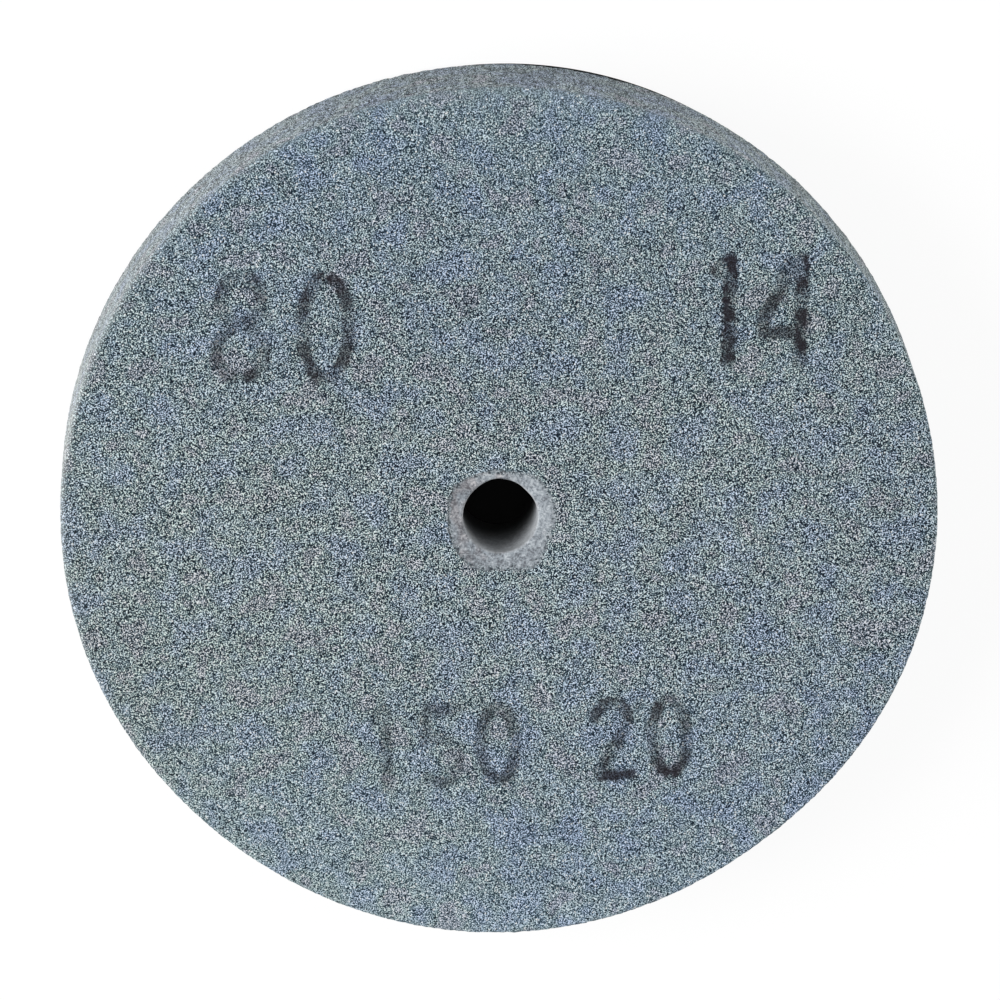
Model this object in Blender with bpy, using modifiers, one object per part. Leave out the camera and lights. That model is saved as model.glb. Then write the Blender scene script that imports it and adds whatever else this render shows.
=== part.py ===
# Bonded abrasive wheel for a bench grinder, lying flat on its back face.
# The origin is on the wheel's axis, in the plane of the back face. +Z is the axis.
# Two pieces: the fired abrasive body, and the pale lining cast into its hole to make the bore.
import math

import bmesh
import bpy

INCH = 0.0254

# Driving sizes, in metres
WHEEL_DIAMETER = 6.0 * INCH
WHEEL_WIDTH = 0.75 * INCH
BORE_DIAMETER = 0.5 * INCH
RIM_EDGE_RADIUS = 0.0007    # rounding where the rim meets each face
BORE_CHAMFER = 0.0003       # bevel at each mouth of the bore
LINING_WALL = 0.0028        # mean thickness of the cast lining
LINING_WANDER = 0.0010      # how far the lining's ragged edge strays from that mean
LINING_SET_BACK = 0.0002    # each end of the lining stops this far below its face
LINING_GAP = 0.0003         # between the lining and the hole it was cast in

# The ragged edge is a sum of waves: waves per turn, share of the wander, place of a crest in degrees
LINING_WAVES = (
    (1, 0.69, 282),
    (2, 0.18, 342),
    (3, 0.24, 94),
    (4, 0.34, 168),
    (5, 0.20, 72),
    (6, 0.16, 11),
    (7, 0.18, 329),
)

# The rim has worn out of round in three places: direction in degrees, half width in degrees, depth
RIM_WEAR = (
    (31, 33, 0.00045),
    (229, 24, 0.00060),
    (307, 20, 0.00080),
)

# How finely the round forms are divided
RIM_STEPS = 192
BORE_STEPS = 72
LINING_STEPS = 126
EDGE_STEPS = 4

CUTTER_OVERRUN = 0.004      # a cutter reaches this far past the face it cuts

WHEEL_RADIUS = WHEEL_DIAMETER / 2
BORE_RADIUS = BORE_DIAMETER / 2


def clear_scene():
    for thing in list(bpy.data.objects):
        bpy.data.objects.remove(thing, do_unlink=True)


def new_collection(name):
    collection = bpy.data.collections.new(name)
    bpy.context.scene.collection.children.link(collection)
    return collection


def new_material(name, colour, roughness):
    material = bpy.data.materials.new(name)
    material.use_nodes = True
    shader = material.node_tree.nodes["Principled BSDF"]
    shader.inputs["Base Color"].default_value = (*colour, 1.0)
    shader.inputs["Roughness"].default_value = roughness
    shader.inputs["Metallic"].default_value = 0.0
    material.diffuse_color = (*colour, 1.0)
    return material


def real_mesh(thing, collection):
    # Swap a curve, or an object with modifiers, for an object that holds its finished mesh
    evaluated = thing.evaluated_get(bpy.context.evaluated_depsgraph_get())
    mesh = bpy.data.meshes.new_from_object(evaluated)
    welded = bmesh.new()
    welded.from_mesh(mesh)
    bmesh.ops.remove_doubles(welded, verts=welded.verts, dist=0.000001)
    welded.to_mesh(mesh)
    welded.free()
    name = thing.name
    place = thing.matrix_world.copy()
    bpy.data.objects.remove(thing, do_unlink=True)
    finished = bpy.data.objects.new(name, mesh)
    finished.matrix_world = place
    collection.objects.link(finished)
    return finished


def turned(name, profile, steps, collection):
    # Turn a profile about Z. It starts and ends on the axis and runs down its outer side.
    mesh = bpy.data.meshes.new(name)
    edges = [(i, i + 1) for i in range(len(profile) - 1)]
    mesh.from_pydata([(radius, 0.0, height) for radius, height in profile], edges, [])
    blank = bpy.data.objects.new(name, mesh)
    collection.objects.link(blank)
    screw = blank.modifiers.new("Turn", "SCREW")
    screw.angle = math.tau
    screw.steps = steps
    screw.render_steps = steps
    screw.use_merge_vertices = True
    screw.merge_threshold = 0.00001
    bpy.context.view_layer.update()
    return real_mesh(blank, collection)


def upright_prism(name, outline, bottom, top, collection):
    # A closed outline in the XY plane, raised from bottom to top
    curve = bpy.data.curves.new(name, "CURVE")
    curve.dimensions = "2D"
    curve.fill_mode = "BOTH"
    curve.extrude = (top - bottom) / 2
    spline = curve.splines.new("POLY")
    spline.points.add(len(outline) - 1)
    for point, (x, y) in zip(spline.points, outline):
        point.co = (x, y, 0.0, 1.0)
    spline.use_cyclic_u = True
    flat = bpy.data.objects.new(name, curve)
    flat.location.z = (top + bottom) / 2
    collection.objects.link(flat)
    bpy.context.view_layer.update()
    return real_mesh(flat, collection)


def cut(piece, cutter):
    cutter.hide_render = True
    cutter.display_type = "WIRE"
    boolean = piece.modifiers.new("Cut " + cutter.name, "BOOLEAN")
    boolean.operation = "DIFFERENCE"
    boolean.solver = "EXACT"
    boolean.object = cutter


def shade_round(piece):
    piece.data.shade_smooth()
    piece.data.set_sharp_from_angle(angle=math.radians(35))


def degrees_between(first, second):
    return abs((first - second + 180) % 360 - 180)


def rim_loss(direction):
    # How much of the rim has worn away in this direction, in degrees
    loss = 0.0
    for middle, half_width, depth in RIM_WEAR:
        loss += depth * math.exp(-((degrees_between(direction, middle) / half_width) ** 2))
    return loss


def lining_outline(grow=0.0):
    # The ragged outer edge of the lining, or of its hole where the outline is grown by the gap
    points = []
    for step in range(LINING_STEPS):
        angle = math.tau * step / LINING_STEPS
        radius = BORE_RADIUS + LINING_WALL + grow
        for waves, share, crest in LINING_WAVES:
            radius += LINING_WANDER * share * math.cos(waves * angle - math.radians(crest))
        points.append((radius * math.cos(angle), radius * math.sin(angle)))
    return points


def wheel_profile():
    # From the middle of the front face, round the rim's two edges, to the middle of the back face
    inner = WHEEL_RADIUS - RIM_EDGE_RADIUS
    profile = [(0.0, WHEEL_WIDTH)]
    for step in range(EDGE_STEPS + 1):
        turn = math.radians(90) * (1 - step / EDGE_STEPS)
        height = WHEEL_WIDTH - RIM_EDGE_RADIUS + RIM_EDGE_RADIUS * math.sin(turn)
        profile.append((inner + RIM_EDGE_RADIUS * math.cos(turn), height))
    for step in range(EDGE_STEPS + 1):
        turn = math.radians(90) * step / EDGE_STEPS
        height = RIM_EDGE_RADIUS - RIM_EDGE_RADIUS * math.sin(turn)
        profile.append((inner + RIM_EDGE_RADIUS * math.cos(turn), height))
    profile.append((0.0, 0.0))
    return profile


def bore_profile():
    # The bore's cutter, with a cone at each end that bevels the mouth
    bottom = LINING_SET_BACK
    top = WHEEL_WIDTH - LINING_SET_BACK
    flare = BORE_RADIUS + BORE_CHAMFER + CUTTER_OVERRUN
    return [
        (0.0, top + CUTTER_OVERRUN),
        (flare, top + CUTTER_OVERRUN),
        (BORE_RADIUS, top - BORE_CHAMFER),
        (BORE_RADIUS, bottom + BORE_CHAMFER),
        (flare, bottom - CUTTER_OVERRUN),
        (0.0, bottom - CUTTER_OVERRUN),
    ]


def wear_rim(body):
    # Only the rim and its rounded edges move in. The faces' middle points stay on the axis.
    for vertex in body.data.vertices:
        radius = math.hypot(vertex.co.x, vertex.co.y)
        if radius < WHEEL_RADIUS / 2:
            continue
        direction = math.degrees(math.atan2(vertex.co.y, vertex.co.x))
        worn = (radius - rim_loss(direction)) / radius
        vertex.co.x *= worn
        vertex.co.y *= worn


def make_abrasive_body(pieces, cutters):
    body = turned("abrasive_body", wheel_profile(), RIM_STEPS, pieces)
    wear_rim(body)
    shade_round(body)
    body.data.materials.append(new_material("vitrified abrasive", (0.185, 0.235, 0.270), 0.88))
    hole = upright_prism(
        "lining_hole",
        lining_outline(LINING_GAP),
        -CUTTER_OVERRUN,
        WHEEL_WIDTH + CUTTER_OVERRUN,
        cutters,
    )
    cut(body, hole)
    return body


def make_bore_lining(pieces, cutters):
    lining = upright_prism(
        "bore_lining",
        lining_outline(),
        LINING_SET_BACK,
        WHEEL_WIDTH - LINING_SET_BACK,
        pieces,
    )
    shade_round(lining)
    lining.data.materials.append(new_material("cast lining", (0.400, 0.425, 0.455), 0.70))
    bore = turned("bore", bore_profile(), BORE_STEPS, cutters)
    shade_round(bore)
    cut(lining, bore)
    return lining


clear_scene()
wheel_pieces = new_collection("grinding_wheel")
wheel_cutters = new_collection("cutters")
make_abrasive_body(wheel_pieces, wheel_cutters)
make_bore_lining(wheel_pieces, wheel_cutters)
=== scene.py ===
import math

import bpy
import numpy as np
from mathutils import Matrix, Vector


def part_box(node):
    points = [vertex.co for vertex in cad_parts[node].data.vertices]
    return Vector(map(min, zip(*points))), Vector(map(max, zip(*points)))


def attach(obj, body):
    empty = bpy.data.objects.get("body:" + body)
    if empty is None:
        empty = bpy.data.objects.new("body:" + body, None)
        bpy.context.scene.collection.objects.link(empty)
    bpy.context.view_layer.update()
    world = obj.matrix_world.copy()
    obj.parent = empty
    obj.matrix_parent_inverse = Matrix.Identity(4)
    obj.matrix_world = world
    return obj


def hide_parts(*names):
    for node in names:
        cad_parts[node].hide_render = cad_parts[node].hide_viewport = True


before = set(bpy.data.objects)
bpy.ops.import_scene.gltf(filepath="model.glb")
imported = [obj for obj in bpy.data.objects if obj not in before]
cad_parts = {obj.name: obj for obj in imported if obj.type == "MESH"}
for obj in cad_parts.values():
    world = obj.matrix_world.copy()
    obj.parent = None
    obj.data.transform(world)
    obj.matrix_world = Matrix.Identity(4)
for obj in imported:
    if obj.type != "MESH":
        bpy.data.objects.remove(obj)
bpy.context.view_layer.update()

scene = bpy.context.scene
mm = 0.001

bodyLow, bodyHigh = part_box("abrasive_body")
faceHeight = bodyHigh.z              # the marked front face; the back face is at 0
wheelRadius = (bodyHigh.x - bodyLow.x) / 2
print("frame loaded, wheel", round(wheelRadius * 2 / mm, 1), "x", round(faceHeight / mm, 2), "mm")


# small helpers

def selectOnly(piece):
    for other in bpy.context.selected_objects:
        other.select_set(False)
    piece.select_set(True)
    bpy.context.view_layer.objects.active = piece


def linear(hexColour):
    # sRGB hex, as a colour picker shows it, to the linear values that shaders take
    channels = [int(hexColour[i:i + 2], 16) / 255 for i in (1, 3, 5)]
    values = [c / 12.92 if c <= 0.04045 else ((c + 0.055) / 1.055) ** 2.4 for c in channels]
    return (*values, 1.0)


def addNode(nodeTree, kind, inputs=None, **settings):
    # one node with its settings; each input is set to a value, or linked to a node or to one of its sockets.
    # Stops fill a colour ramp with hex colours or plain amounts. A span fills a Map Range from input 1 on:
    # the two values that are read, and the two that they become.
    node = nodeTree.nodes.new("ShaderNode" + kind)
    for name, value in settings.items():
        if name == "stops":
            while len(node.color_ramp.elements) < len(value):
                node.color_ramp.elements.new(0.5)
            for element, (place, colour) in zip(node.color_ramp.elements, value):
                element.position = place
                element.color = linear(colour) if isinstance(colour, str) else (colour, colour, colour, 1.0)
        elif name == "span":
            for socket, number in enumerate(value, 1):
                node.inputs[socket].default_value = number
        else:
            setattr(node, name, value)
    for name, value in (inputs or {}).items():
        if isinstance(value, bpy.types.Node):
            mixesColour = value.bl_idname == "ShaderNodeMix" and value.data_type == "RGBA"
            value = value.outputs[2 if mixesColour else 0]
        if isinstance(value, bpy.types.NodeSocket):
            nodeTree.links.new(value, node.inputs[name])
        else:
            node.inputs[name].default_value = value
    return node


smooth = {"interpolation_type": "SMOOTHSTEP"}


def newMaterial(name):
    material = bpy.data.materials.new(name)
    material.use_nodes = True
    return material, material.node_tree, material.node_tree.nodes["Principled BSDF"]


def placeInMm(tree):
    spot = addNode(tree, "TexCoord").outputs["Object"]
    return addNode(tree, "Mapping", {"Vector": spot, "Scale": (1000, 1000, 1000)})


def copyOfNode(nodeName, pieceName):
    # a new piece that starts as the CAD node's own mesh, with its loose triangles merged
    piece = bpy.data.objects.new(pieceName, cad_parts[nodeName].data.copy())
    piece.data.name = pieceName
    piece.data.materials.clear()
    scene.collection.objects.link(piece)
    selectOnly(piece)
    bpy.ops.object.mode_set(mode="EDIT")
    bpy.ops.mesh.select_all(action="SELECT")
    bpy.ops.mesh.remove_doubles(threshold=0.002 * mm)
    bpy.ops.mesh.select_all(action="DESELECT")
    bpy.ops.object.mode_set(mode="OBJECT")
    return piece


def useModifier(piece, kind, **settings):
    # add a modifier and apply it at once
    modifier = piece.modifiers.new(kind.title(), kind)
    for name, value in settings.items():
        setattr(modifier, name, value)
    selectOnly(piece)
    bpy.ops.object.modifier_apply(modifier=modifier.name)


def roughen(piece, kind, size, depth, group="", **settings):
    # relief from one of Blender's own textures, along the normals
    texture = bpy.data.textures.new(kind.lower(), kind)
    texture.noise_scale = size
    for name, value in settings.items():
        setattr(texture, name, value)
    useModifier(piece, "DISPLACE", texture=texture, texture_coords="LOCAL", strength=depth, mid_level=0.5,
                vertex_group=group)


def placesOf(piece):
    # every vertex as x, y, z
    places = np.zeros(len(piece.data.vertices) * 3)
    piece.data.vertices.foreach_get("co", places)
    return places.reshape(-1, 3)


def aroundAxis(piece):
    # every vertex as its distance from the axis and its angle
    places = placesOf(piece)
    return np.hypot(places[:, 0], places[:, 1]), np.arctan2(places[:, 1], places[:, 0])


def addToGroup(piece, name, chosen):
    group = piece.vertex_groups.new(name=name)
    group.add([int(i) for i in np.flatnonzero(chosen)], 1.0, "REPLACE")


def setAttribute(piece, name, values):
    attribute = piece.data.attributes.new(name, "FLOAT", "POINT")
    attribute.data.foreach_set("value", np.asarray(values, dtype=np.float32))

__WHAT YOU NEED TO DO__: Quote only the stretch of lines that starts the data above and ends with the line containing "INCH = 0.0254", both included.

__EXERCISE ANSWER__:
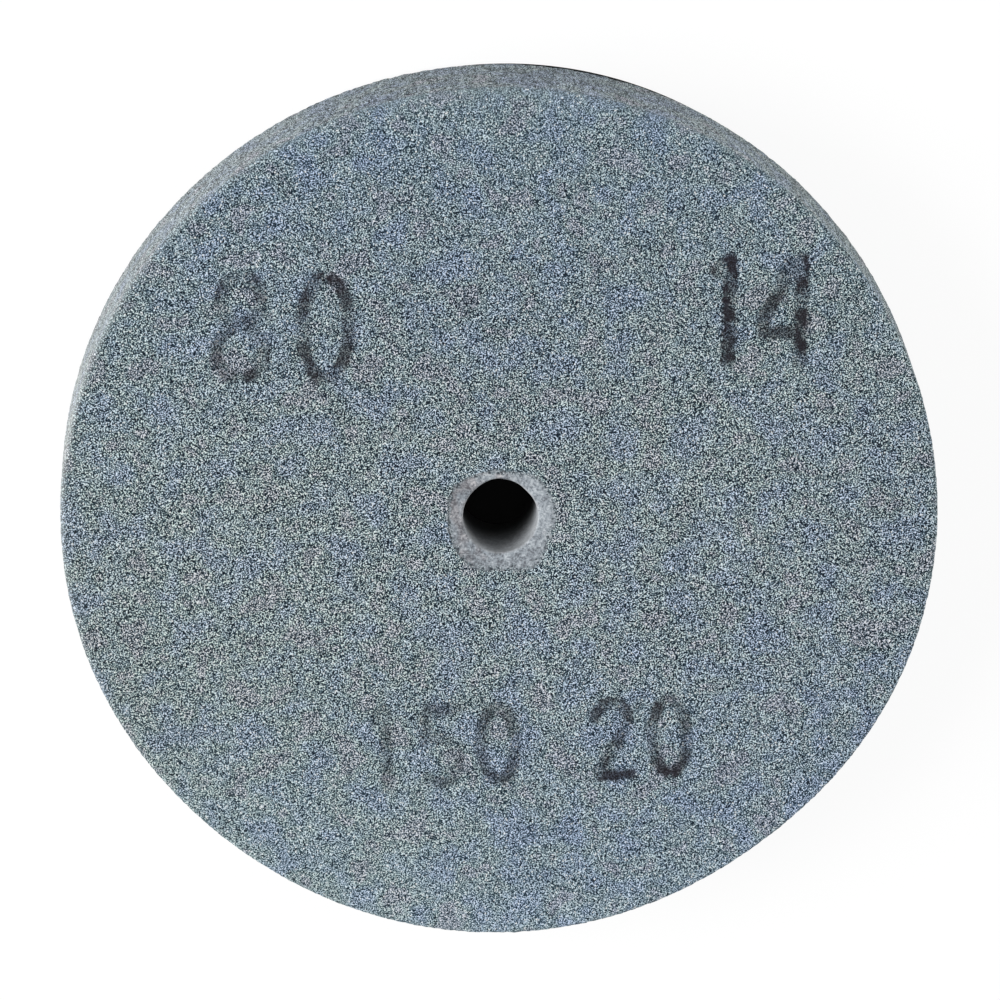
Model this object in Blender with bpy, using modifiers, one object per part. Leave out the camera and lights. That model is saved as model.glb. Then write the Blender scene script that imports it and adds whatever else this render shows.
=== part.py ===
# Bonded abrasive wheel for a bench grinder, lying flat on its back face.
# The origin is on the wheel's axis, in the plane of the back face. +Z is the axis.
# Two pieces: the fired abrasive body, and the pale lining cast into its hole to make the bore.
import math

import bmesh
import bpy

INCH = 0.0254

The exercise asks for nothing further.